I don't go into these things solely to reinvent stuff.  My primary 
motivation for both ideas I have pitched so far (BIP 0010 and the sig 
blocks) is the versatility.  I like the encoding-independent, visual 
compactness of PGP ASCII-armored text blocks, but I don't like their 
opaqueness.  PGP vs my signature blocks basically look the same to a 
casual user, but even a moderately-knowledgeable user can appreciate the 
human-readable components of it.  You can visually identify if 
signatures are missing from sig-collection packet, or see that you 
signed with the wrong address without having to load an external program.

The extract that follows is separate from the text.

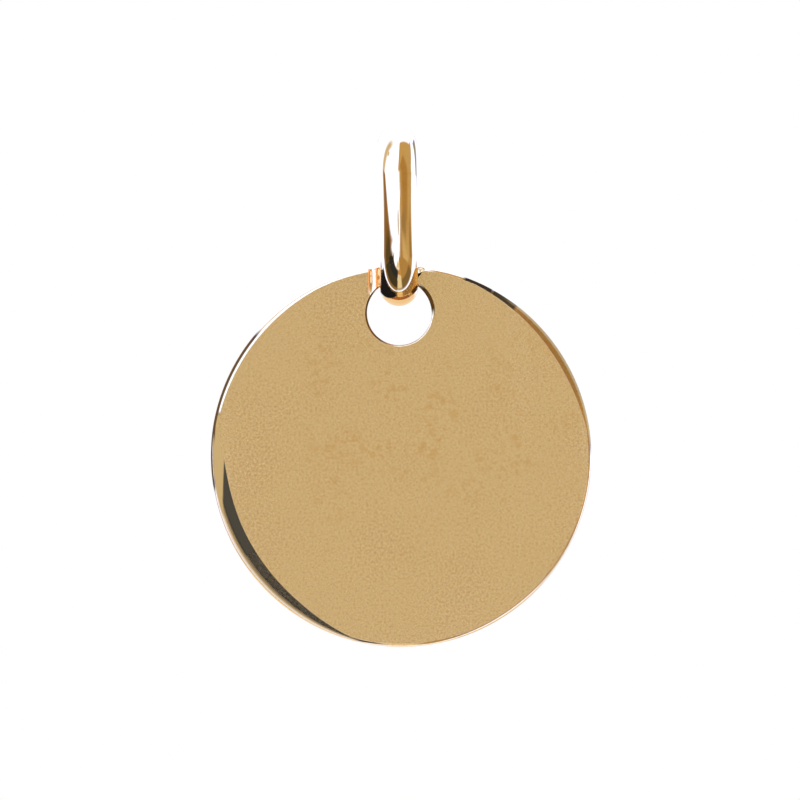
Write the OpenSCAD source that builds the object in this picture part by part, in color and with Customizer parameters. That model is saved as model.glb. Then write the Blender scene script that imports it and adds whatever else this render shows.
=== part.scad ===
// Round medallion pendant: a plain polished disc that hangs from a long oval bail of
// half-round wire. The bail goes through a hole near the disc's rim, so the disc swings on it.
// Millimetres. X runs from left to right, Y from front to back, and Z up. The origin is the
// inside top of the bail, where the pendant sits on its chain.

/* [Disc] */
// Diameter of the disc
disc_d = 20; // [16:0.5:25]
// Thickness of the disc
disc_t = 1; // [0.85:0.05:1.4]
// Radius that rounds the rim, front and back
rim_r = 0.4; // [0.1:0.02:0.4]

/* [Hole] */
// Diameter of the hole that the bail goes through
hole_d = 3.4; // [3:0.1:4]
// Metal left between the hole and the rim
web = 0.75; // [0.6:0.05:1]
// Radius that eases both edges of the hole
hole_edge_r = 0.12; // [0.04:0.02:0.2]

/* [Bail] */
// Width of the wire, across its flat side
wire_w = 2; // [1.4:0.1:2.2]
// Thickness of the wire, from its flat side to the top of its dome
wire_t = 1; // [0.7:0.05:1.1]
// Radius that eases the two edges of the wire's flat side
wire_edge_r = 0.15; // [0.06:0.01:0.2]
// Height of the bail over all
bail_h = 9.5; // [8:0.1:11]
// Outer radius of the bail's top and bottom bends, which is half of its depth
bend_r = 2.85; // [2.6:0.05:3]
// Clearance between the bail's lower bend and the hole that rides on it
gap = 0.05; // [0.03:0.01:0.1]

/* [Hidden] */
$fn = 180;

gold = [0.85, 0.66, 0.36];

// The bail: two half-circle bends, their centres one above the other, joined by two legs
inner_r = bend_r - wire_t;
leg_l = bail_h - 2 * bend_r;
top_bend_z = -inner_r;
low_bend_z = top_bend_z - leg_l;

// The wire's section: its dome runs into its two eased edges without a corner
edge_y = wire_w / 2 - wire_edge_r;
dome_r = (edge_y ^ 2 + (wire_t - wire_edge_r) ^ 2 - wire_edge_r ^ 2)
    / (2 * (wire_t - 2 * wire_edge_r));
dome_x = wire_t - dome_r;
meet_x = dome_x + dome_r * (wire_edge_r - dome_x) / (dome_r - wire_edge_r);
meet_y = dome_r * edge_y / (dome_r - wire_edge_r);

// The disc: both ends of its hole's straight wall ride on the eased edges of the lower bend
hole_wall_y = disc_t / 2 - hole_edge_r;
hole_drop = sqrt((inner_r + wire_edge_r) ^ 2 - hole_wall_y ^ 2)
    + sqrt((hole_d / 2 - wire_edge_r - gap) ^ 2 - edge_y ^ 2);
hole_z = low_bend_z - hole_drop;
disc_z = hole_z + hole_d / 2 + web - disc_d / 2;

// Half of the disc's section, from its centre line to its rounded rim
module disc_section() {
    flat_r = disc_d / 2 - rim_r;
    round_y = disc_t / 2 - rim_r;
    translate([0, -disc_t / 2]) square([flat_r, disc_t]);
    translate([0, -round_y]) square([disc_d / 2, 2 * round_y]);
    for (side = [-1, 1]) translate([flat_r, side * round_y]) circle(rim_r);
}

// Half of the section that the hole takes away, wider where its two edges are eased
module hole_section() {
    eased_r = hole_d / 2 + hole_edge_r;
    translate([0, -disc_t]) square([hole_d / 2, 2 * disc_t]);
    for (back = [0, 1]) mirror([0, back]) difference() {
        translate([0, hole_wall_y]) square([eased_r, disc_t]);
        translate([eased_r, hole_wall_y]) circle(hole_edge_r);
    }
}

// The wire's section, with its flat side at the left and its dome at the right
module wire_section() {
    polygon([[0, -edge_y], [meet_x, -meet_y], [meet_x, meet_y], [0, edge_y]]);
    for (side = [-1, 1]) translate([wire_edge_r, side * edge_y]) circle(wire_edge_r);
    intersection() {
        translate([dome_x, 0]) circle(dome_r);
        translate([meet_x, -wire_w]) square([wire_t, 2 * wire_w]);
    }
}

module disc() {
    color(gold) difference() {
        translate([0, 0, disc_z]) rotate([90, 0, 0]) rotate_extrude() disc_section();
        translate([0, 0, hole_z]) rotate([90, 0, 0]) rotate_extrude() hole_section();
    }
}

module bail() {
    color(gold) union() {
        for (bend = [[low_bend_z, -90], [top_bend_z, 90]]) translate([0, 0, bend[0]])
            rotate([0, 90, 0]) rotate([0, 0, bend[1]])
                rotate_extrude(angle = 180) translate([inner_r, 0]) wire_section();
        for (side = [-90, 90]) translate([0, 0, low_bend_z]) rotate([0, 0, side])
            translate([inner_r, 0, 0]) linear_extrude(leg_l) wire_section();
    }
}

disc();
bail();
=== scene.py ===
# A plain round medallion of gold plated brass, hanging from a long oval bail.
# Metres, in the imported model's frame: X left to right, Y front to back, Z up.
import math

import bpy
import numpy as np
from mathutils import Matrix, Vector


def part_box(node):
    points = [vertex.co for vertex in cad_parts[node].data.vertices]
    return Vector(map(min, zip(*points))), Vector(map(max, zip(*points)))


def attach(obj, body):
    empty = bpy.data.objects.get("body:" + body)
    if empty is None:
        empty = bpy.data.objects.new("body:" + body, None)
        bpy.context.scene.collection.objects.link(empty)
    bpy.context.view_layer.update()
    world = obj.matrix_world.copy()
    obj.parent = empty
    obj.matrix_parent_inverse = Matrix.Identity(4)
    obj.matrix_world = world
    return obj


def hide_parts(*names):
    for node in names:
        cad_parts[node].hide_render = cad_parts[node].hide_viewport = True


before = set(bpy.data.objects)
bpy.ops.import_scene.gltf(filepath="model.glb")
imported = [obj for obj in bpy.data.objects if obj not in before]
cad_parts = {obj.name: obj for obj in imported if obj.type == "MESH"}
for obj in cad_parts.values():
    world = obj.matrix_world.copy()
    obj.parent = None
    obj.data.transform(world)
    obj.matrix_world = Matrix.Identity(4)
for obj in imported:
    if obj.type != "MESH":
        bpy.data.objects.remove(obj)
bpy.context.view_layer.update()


# Disc
# The medallion is a round blank stamped from brass sheet, with a hole punched near its edge
# for the bail. Its rim was rolled over the polishing wheel by hand, so the rounding is much
# wider at the lower left than elsewhere. Then it was gold plated.

mm = 0.001
disc_low, disc_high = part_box("disc")
disc_r = (disc_high.x - disc_low.x) / 2
disc_half_t = (disc_high.y - disc_low.y) / 2
disc_z = (disc_high.z + disc_low.z) / 2
web = 0.75 * mm
hole_r = 1.7 * mm
hole_z = disc_high.z - web - hole_r

# Both edges of the disc turn down crisply from its face and are then rounded off, a little
# more fully where a low bevel is ground on, and more tightly before a steep one
bevel_tilt = {"low": math.radians(21), "steep": math.radians(55)}
bevel_crown = math.radians(5)
turn_r = {"low": 0.03 * mm, "steep": 0.08 * mm}
rim_round = {"plain": 0.22 * mm, "ground": 0.42 * mm}
hole_round = {"plain": 0.09 * mm, "ground": 0.12 * mm}
# The front's bevels, by clock angle from the right, turning down. The ones on the hole are
# where the bail has rubbed.
rim_bevels = (
    {"at": 152, "before": 46, "after": 38, "width": 0.63 * mm, "power": (2, 3.7)},
    {"at": 210, "before": 26, "after": 34, "width": 0.075 * mm, "power": (2, 2)},
    {"at": 274.5, "before": 4, "after": 3, "width": 0.45 * mm, "power": (2, 2)},
    {"at": 326, "before": 32, "after": 26, "width": 0.18 * mm, "power": (1.6, 2)},
)
steep_rim_bevels = (
    {"at": 56, "before": 20, "after": 24, "width": 0.12 * mm, "power": (2, 2)},
)
hole_bevels = (
    {"at": 330, "before": 34, "after": 42, "width": 0.10 * mm, "power": (2, 2)},
    {"at": 160, "before": 50, "after": 40, "width": 0.06 * mm, "power": (2, 2)},
)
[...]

But that isn't a critical requirement, it's just my personal 
preference.  I'm fine with existing systems if it sidesteps a lot of 
problems and there's easy interface to it.    But, I don't want to have 
another BSDDB-wallet situation where we end up with 10x more capability 
than we need, and pay for it with 10x the complexity (at least in this 
case, using PGP is an existing crypto/security-sensitive technology).  I 
have made "simplicity" one of my goals in Armory.

Alternatively, we could change the discussion to a requirements 
discussion, to first figure out what we need in order to address 
multi-signature collection, etc.  Then evaluate competing ideas based on 
their qualities relative to the requirements.